**PROBLEM DETAILS**:
Repeat the lines below exactly as written, please, from the line with "obj.matrix_world = Matrix.Identity(4)" to the line with "bpy.ops.object.modifier_apply(modifier=modifier.name)", both lines included, and no others.

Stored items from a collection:
• • • •

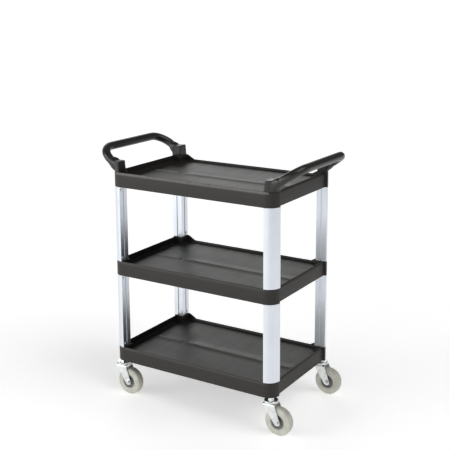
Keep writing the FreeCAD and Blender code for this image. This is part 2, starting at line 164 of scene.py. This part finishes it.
def tray_finish(tray, underside, rim, rim_highlight_share):
    """Satin charcoal plastic: pebbled skin, faint flow marks, and a painted highlight of pale grey along the
    rim and the floor bar.
    """
    plastic = Finish(f"{tray}_plastic", {
        "Specular IOR Level": 0.38,
        "IOR": 1.5,
        "Specular Tint": (1.0, 0.965, 0.93, 1),
    })
    flow = plastic.noise(7, 3, (1, 2.5, 1))
    pebbles = plastic.cells(620)
    grain = plastic.noise(1500, 1)
    # scuff noise sets real roughness changes and also varies the strength of the painted highlight
    scuffs_and_sheen = plastic.noise(60, 5, (1, 0.12, 1))
    shade = plastic.ramp(flow * 0.7 + grain * 0.3,
                         (0.3, (0.0125, 0.0113, 0.0103)), (0.7, (0.0180, 0.0165, 0.0150)))
    x, y, z = plastic.along("X"), plastic.along("Y"), plastic.along("Z")
    off_middle = abs(y)
    # painted highlight: masks for the rolled outer rim and the bar's crest, where pale grey stands for the
    # sheen of the lights on them
    rim_highlight_mask = plastic.fade(z, rim - 0.0115, rim - 0.003) * plastic.fade(off_middle, well_y, well_y + 0.002)
    crest = underside + floor_level + ridge_height
    bar_highlight_mask = plastic.fade(z, crest - ridge_height, crest - 0.0014) * plastic.fade(off_middle, 0.011, 0.007)
    bar_highlight_mask = bar_highlight_mask * plastic.fade(abs(x), well_x - 0.02, well_x - 0.025)
    # painted highlight: the rim and bar masks, varied by scuff noise, give how much pale grey goes into the
    # base colour
    painted_highlight_mask = plastic.maths("MAXIMUM", rim_highlight_mask * rim_highlight_share, bar_highlight_mask * 0.45) * (0.45 + 0.8 * scuffs_and_sheen)
    plastic.set({
        "Base Color": plastic.mixed(painted_highlight_mask, shade, painted_highlight_grey),
        "Roughness": 0.38 + flow * 0.10 + scuffs_and_sheen * 0.10,
        "Normal": plastic.bump(pebbles + grain * 0.3, 0.35, 0.00022),
    })
    return plastic.material


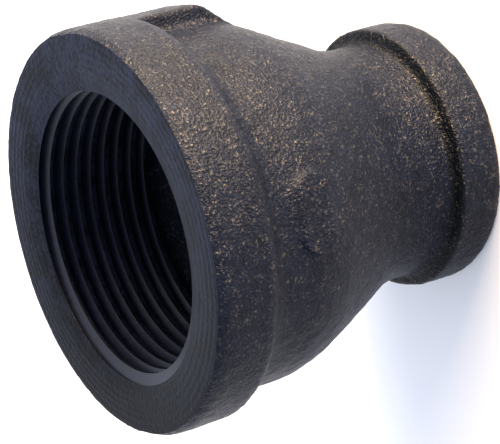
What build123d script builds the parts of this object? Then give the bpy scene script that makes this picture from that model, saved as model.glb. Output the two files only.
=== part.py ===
# Reducing coupling in black malleable iron, 1-1/4 inch to 3/4 inch taper pipe thread.
# One casting, machined on both end faces and tapped at both ends.
# Millimetres. The origin is the centre of the small end face, and Z runs along the bore to the large end.
import os
from math import atan, cos, degrees, radians, tan

from build123d import *

inch = 25.4

# Casting, outside
length = 52.3
large_band_radius = 28.0
large_band_width = 8.7
body_radius = 25.4
neck_radius = 16.9
small_band_radius = 18.9
small_band_width = 6.9
large_step_slope = 1.5  # axial length of the sloped step behind each band
small_step_slope = 0.4
cone_angle = 25.4  # degrees between the cone and the bore axis
cone_foot = 13.9  # height at which the cone would meet the neck

# Casting, inside
chamber_radius = 21.6
neck_chamber_radius = 13.6
cone_wall = 3.7

# Casting radii
band_face_round = 0.8
band_back_round = 1.0
large_band_fillet = 2.2
small_band_fillet = 0.8
neck_blend = 12.0
shoulder_blend = 16.0
chamber_round = 0.8
chamber_shoulder_blend = 4.0
chamber_neck_blend = 6.0

# Taper pipe thread: 1 in 16 on diameter, 60 degree form, right-hand
taper = 1 / 32  # change of radius for each millimetre along the bore
flank_angle = 30.0
thread_height_share = 0.8  # thread height over pitch
root_flat_share = 0.033  # width of the flat at the root over pitch
cutter_relief = 0.4  # reach of the cutter inside the bore wall
tooth_angle = 90  # degrees round the bore from the rib to the first tooth of each thread

# Large end: 1-1/4 inch, 11.5 threads per inch
large_pitch = inch / 11.5
large_bore_radius = 19.36
large_root_radius = 20.99  # at the end face
large_mouth_radius = 22.3
large_mouth_depth = 1.0
large_thread_length = 18.1
large_turns = 10
large_lead = 1.38  # pitches from the first tooth to the inner end of the thread

# Small end: 3/4 inch, 14 threads per inch
small_pitch = inch / 14
small_bore_radius = 12.05
small_root_radius = 13.28  # at the end face
small_mouth_radius = 14.2
small_mouth_depth = 0.8
small_thread_length = 13.3
small_turns = 10
small_lead = 1.2  # pitches from the first tooth to the end face

# Grip rib, level with the large band
rib_width = 8.0
rib_level_end = 18.3  # from the large end face to the end of the level top
rib_toe = 24.6  # from the large end face to the foot of the slope
rib_root_radius = 23.0  # inside the casting wall

# Plain raised pad, a quarter turn round from the rib
pad_width = 11.0
pad_height = 5.2
pad_middle = 35.2
pad_radius = 25.85
pad_root_radius = 23.5  # inside the casting wall
pad_edge_round = 0.3

# Heights and radii that follow from the sizes above
large_band_back = length - large_band_width
large_step = large_band_back - large_step_slope
large_thread_end = length - large_thread_length
small_step = small_band_width + small_step_slope
cone_slope = tan(radians(cone_angle))
cone_head = cone_foot + (body_radius - neck_radius) / cone_slope
inner_cone_radius = neck_radius - cone_wall / cos(radians(cone_angle))
chamber_foot = cone_foot + (neck_chamber_radius - inner_cone_radius) / cone_slope
chamber_head = cone_foot + (chamber_radius - inner_cone_radius) / cone_slope


def thread_turn(pitch, low, low_root_radius, growth, turned):
    # one full turn of a taper tap's tooth, climbing one pitch from the height low
    height = thread_height_share * pitch
    root = root_flat_share * pitch / 2
    crest = root + height * tan(radians(flank_angle))
    with BuildPart(mode=Mode.PRIVATE) as cutter:
        with BuildLine() as path:
            Helix(
                pitch=pitch,
                height=pitch,
                radius=low_root_radius,
                center=(0, 0, low),
                cone_angle=degrees(atan(growth)),
            )
        start = Plane(origin=path.line @ 0, x_dir=(1, 0, 0), z_dir=path.line % 0)
        with BuildSketch(start):
            with BuildLine():
                Polyline(
                    (0, -root),
                    (0, root),
                    (-height, crest),
                    (-height - cutter_relief, crest),
                    (-height - cutter_relief, -crest),
                    (-height, -crest),
                    close=True,
                )
            make_face()
        sweep(path=path.line, is_frenet=True)
    return cutter.part.rotate(Axis.Z, turned)


with BuildPart() as rib:
    with BuildSketch(Plane.XZ):
        with BuildLine():
            Polyline(
                (rib_root_radius, large_band_back + band_back_round),
                (large_band_radius + 1, large_band_back + band_back_round),
                (large_band_radius + 1, length - rib_level_end + 1 / cone_slope),
                (large_band_radius, length - rib_level_end),
                (rib_root_radius, length - rib_toe),
                close=True,
            )
        make_face()
    extrude(amount=rib_width / 2, both=True)
    Cylinder(radius=large_band_radius, height=4 * length, mode=Mode.INTERSECT)

with BuildPart() as pad:
    with BuildSketch(Plane.XZ.offset(pad_root_radius)):
        with Locations((0, pad_middle)):
            SlotOverall(pad_width, pad_height)
    extrude(amount=large_band_radius - pad_root_radius)
    with Locations((0, 0, pad_middle)):
        Cylinder(radius=pad_radius, height=2 * pad_height, mode=Mode.INTERSECT)
    fillet(pad.faces().sort_by(Axis.Y)[0].edges(), pad_edge_round)

with BuildPart() as reducer_body:
    # the casting with its bores, turned about the bore axis
    with BuildSketch(Plane.YZ) as wall:
        with BuildLine():
            Polyline(
                (small_mouth_radius, 0),
                (small_band_radius, 0),
                (small_band_radius, small_band_width),
                (neck_radius, small_step),
                (neck_radius, cone_foot),
                (body_radius, cone_head),
                (body_radius, large_step),
                (large_band_radius, large_band_back),
                (large_band_radius, length),
                (large_mouth_radius, length),
                (large_bore_radius, length - large_mouth_depth),
                (large_bore_radius, large_thread_end),
                (chamber_radius, large_thread_end),
                (chamber_radius, chamber_head),
                (neck_chamber_radius, chamber_foot),
                (neck_chamber_radius, small_thread_length),
                (small_bore_radius, small_thread_length),
                (small_bore_radius, small_mouth_depth),
                close=True,
            )
        make_face()
        rounds = (
            (small_band_radius, 0, band_face_round),
            (small_band_radius, small_band_width, band_back_round),
            (neck_radius, small_step, small_band_fillet),
            (neck_radius, cone_foot, neck_blend),
            (body_radius, cone_head, shoulder_blend),
            (body_radius, large_step, large_band_fillet),
            (large_band_radius, large_band_back, band_back_round),
            (large_band_radius, length, band_face_round),
            (chamber_radius, large_thread_end, chamber_round),
            (chamber_radius, chamber_head, chamber_shoulder_blend),
            (neck_chamber_radius, chamber_foot, chamber_neck_blend),
        )
        for corner_radius, corner_height, size in rounds:
            corner = Vector(corner_radius, corner_height)
            fillet(wall.vertices().sort_by_distance(corner)[0], size)
    revolve(axis=Axis.Z)

    # grip rib and pad, cast in one with the body
    add(rib.part)
    add(pad.part)

    # large thread, opening out from the chamber to the end face
    for turn in range(large_turns):
        low = large_thread_end + (turn - large_lead) * large_pitch
        root_radius = large_root_radius - taper * (length - low)
        tooth = thread_turn(large_pitch, low, root_radius, taper, tooth_angle)
        add(tooth, mode=Mode.SUBTRACT)

    # small thread, closing in from the end face to the chamber
    for turn in range(small_turns):
        low = (turn - small_lead) * small_pitch
        root_radius = small_root_radius - taper * low
        tooth = thread_turn(small_pitch, low, root_radius, -taper, tooth_angle)
        add(tooth, mode=Mode.SUBTRACT)

reducer_body.part.label = "reducer_body"
os.makedirs("parts", exist_ok=True)
export_step(reducer_body.part, "parts/reducer_body.step")
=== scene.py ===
import math

import bpy
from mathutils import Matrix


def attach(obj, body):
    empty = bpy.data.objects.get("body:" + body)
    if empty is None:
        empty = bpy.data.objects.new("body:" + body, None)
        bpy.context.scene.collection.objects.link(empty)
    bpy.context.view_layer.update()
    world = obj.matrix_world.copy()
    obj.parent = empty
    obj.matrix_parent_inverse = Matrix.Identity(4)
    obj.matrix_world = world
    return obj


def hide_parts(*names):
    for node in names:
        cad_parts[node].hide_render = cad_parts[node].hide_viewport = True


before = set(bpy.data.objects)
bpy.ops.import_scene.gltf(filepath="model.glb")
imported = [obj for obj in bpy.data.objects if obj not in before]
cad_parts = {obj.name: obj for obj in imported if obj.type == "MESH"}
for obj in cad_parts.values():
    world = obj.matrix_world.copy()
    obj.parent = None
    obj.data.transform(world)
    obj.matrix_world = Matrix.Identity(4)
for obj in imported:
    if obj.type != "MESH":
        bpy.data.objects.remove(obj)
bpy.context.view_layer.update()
mm = 0.001

print("frame loaded")


def clearSelection():
    if bpy.context.mode != "OBJECT":
        bpy.ops.object.mode_set(mode="OBJECT")
    bpy.ops.object.select_all(action="DESELECT")


def workOn(piece):
    clearSelection()
    piece.select_set(True)
    bpy.context.view_layer.objects.active = piece


def pick(piece, kind, test):
    # selects the vertices or faces of a piece whose place passes the test, in millimetres
    bpy.ops.object.mode_set(mode="OBJECT")
    parts = piece.data.vertices if kind == "VERT" else piece.data.polygons
    for group in (piece.data.vertices, piece.data.edges, piece.data.polygons):
        group.foreach_set("select", [False] * len(group))
    for part in parts:
        place = (part.co if kind == "VERT" else part.center) / mm
        part.select = test(place)
    bpy.ops.object.mode_set(mode="EDIT")
    bpy.ops.mesh.select_mode(type=kind)


def finishWith(piece, kind, **settings):
    # adds a modifier and applies it
    workOn(piece)
    modifier = piece.modifiers.new(kind.title(), kind)
    for name, value in settings.items():
        setattr(modifier, name, value)
    bpy.ops.object.modifier_apply(modifier=modifier.name)


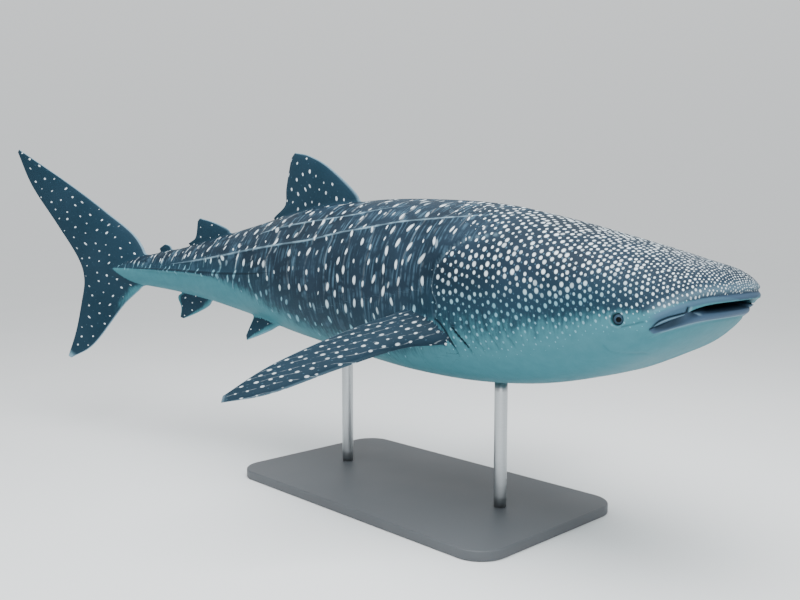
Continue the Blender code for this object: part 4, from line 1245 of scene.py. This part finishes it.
class WHALESHARK_OT_stage(bpy.types.Operator):
    """Sets the floor, the lights, the pale room and the camera."""
    bl_idname = "whaleshark.stage"
    bl_label = "Stage"

    def execute(self, context):
        """Builds a plain pale studio round the model."""
        scene = context.scene
        settings = scene.shark_stage
        side = np.linspace(-FLOOR_HALF, FLOOR_HALF, 9)
        x, y = np.meshgrid(side, side)
        points = np.stack([x, y, 0.0 * x - FLOOR_DROP], -1)
        index = np.arange(81).reshape(9, 9)
        faces = np.stack([index[:-1, :-1], index[:-1, 1:], index[1:, 1:], index[1:, :-1]], -1).reshape(-1, 4)
        mesh = bpy.data.meshes.new("floor")
        mesh.from_pydata(points.reshape(-1, 3).tolist(), [], faces.tolist())
        floor = shown("studio_floor", mesh, floor_material(scene.shark_colours))

        room = bpy.data.worlds.new("pale_room")
        room.use_nodes = True
        tree = room.node_tree
        backdrop = tree.nodes["Background"]
        direction = node(tree, "SeparateXYZ", {0: node(tree, "TexCoord").outputs["Generated"]})
        height = node(tree, "MapRange", {"Value": direction.outputs[2], "From Min": 0.0, "From Max": 0.55},
                      interpolation_type="SMOOTHSTEP")
        sweep = node(tree, "Mix", {"Factor": height, 6: rgba(linear("#e6eaec")), 7: rgba(linear("#fbfdfe"))},
                     data_type="RGBA")
        tree.links.new(sweep.outputs[2], backdrop.inputs["Color"])
        backdrop.inputs["Strength"].default_value = settings.world_light
        scene.world = room

        for name, place, size, power in (("key_light", (1.5, -1.0, 6.5), 7.0, settings.key_power),
                                         ("fill_light", (5.0, -5.5, 2.6), 4.0, settings.fill_power)):
            lamp = bpy.data.lights.new(name, "AREA")
            lamp.shape = "DISK"
            lamp.size = size
            lamp.energy = power
            lamp.color = linear("#fbfdff")
            obj = bpy.data.objects.new(name, lamp)
            obj.location = place
            away = np.array(place) - LIGHT_AIM
            obj.rotation_euler = (np.arctan2(np.hypot(away[0], away[1]), away[2]), 0.0,
                                  np.arctan2(away[0], -away[1]))
            scene.collection.objects.link(obj)

        lens = bpy.data.cameras.new("camera")
        lens.sensor_fit = "HORIZONTAL"
        lens.sensor_width = 36.0
        lens.lens = settings.lens
        lens.clip_end = 500.0
        camera = bpy.data.objects.new("camera", lens)
        camera.location = CAMERA_PLACE
        camera.rotation_euler = Euler((np.radians(90.0 - CAMERA_DOWN), 0.0, np.radians(CAMERA_ROUND)))
        scene.collection.objects.link(camera)
        scene.camera = camera
        return {"FINISHED"}


class WHALESHARK_PT_panel(bpy.types.Panel):
    """The model's steps and settings in the sidebar."""
    bl_label = "Whale Shark"
    bl_idname = "WHALESHARK_PT_panel"
    bl_space_type = "VIEW_3D"
    bl_region_type = "UI"
    bl_category = "Whale Shark"

    def draw(self, context):
        """Lists the operators, then the settings."""
        layout = self.layout
        for operator in (WHALESHARK_OT_skin, WHALESHARK_OT_eyes, WHALESHARK_OT_stand, WHALESHARK_OT_stage):
            layout.operator(operator.bl_idname)
        for group in (context.scene.shark_shape, context.scene.shark_colours, context.scene.shark_stage):
            box = layout.box()
            for name in group.bl_rna.properties.keys():
                if name not in ("rna_type", "name"):
                    box.prop(group, name)


CLASSES = (SharkShape, SharkColours, SharkStage, WHALESHARK_OT_skin, WHALESHARK_OT_eyes, WHALESHARK_OT_stand,
           WHALESHARK_OT_stage, WHALESHARK_PT_panel)


def register():
    """Registers the classes and hangs the settings on the scene."""
    for item in CLASSES:
        bpy.utils.register_class(item)
    bpy.types.Scene.shark_shape = PointerProperty(type=SharkShape)
    bpy.types.Scene.shark_colours = PointerProperty(type=SharkColours)
    bpy.types.Scene.shark_stage = PointerProperty(type=SharkStage)


def unregister():
    """Takes the settings and classes away again."""
    del bpy.types.Scene.shark_stage
    del bpy.types.Scene.shark_colours
    del bpy.types.Scene.shark_shape
    for item in reversed(CLASSES):
        bpy.utils.unregister_class(item)


def main():
    """Builds everything in order."""
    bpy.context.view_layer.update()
    register()
    bpy.ops.whaleshark.skin()
    bpy.ops.whaleshark.eyes()
    bpy.ops.whaleshark.stand()
    bpy.ops.whaleshark.stage()


if __name__ == "__main__":
    main()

• • • •

**ANSWER TO THIS EXERCISE**:
    obj.matrix_world = Matrix.Identity(4)
for obj in imported:
    if obj.type != "MESH":
        bpy.data.objects.remove(obj)
bpy.context.view_layer.update()
mm = 0.001

print("frame loaded")


def clearSelection():
    if bpy.context.mode != "OBJECT":
        bpy.ops.object.mode_set(mode="OBJECT")
    bpy.ops.object.select_all(action="DESELECT")


def workOn(piece):
    clearSelection()
    piece.select_set(True)
    bpy.context.view_layer.objects.active = piece


def pick(piece, kind, test):
    # selects the vertices or faces of a piece whose place passes the test, in millimetres
    bpy.ops.object.mode_set(mode="OBJECT")
    parts = piece.data.vertices if kind == "VERT" else piece.data.polygons
    for group in (piece.data.vertices, piece.data.edges, piece.data.polygons):
        group.foreach_set("select", [False] * len(group))
    for part in parts:
        place = (part.co if kind == "VERT" else part.center) / mm
        part.select = test(place)
    bpy.ops.object.mode_set(mode="EDIT")
    bpy.ops.mesh.select_mode(type=kind)


def finishWith(piece, kind, **settings):
    # adds a modifier and applies it
    workOn(piece)
    modifier = piece.modifiers.new(kind.title(), kind)
    for name, value in settings.items():
        setattr(modifier, name, value)
    bpy.ops.object.modifier_apply(modifier=modifier.name)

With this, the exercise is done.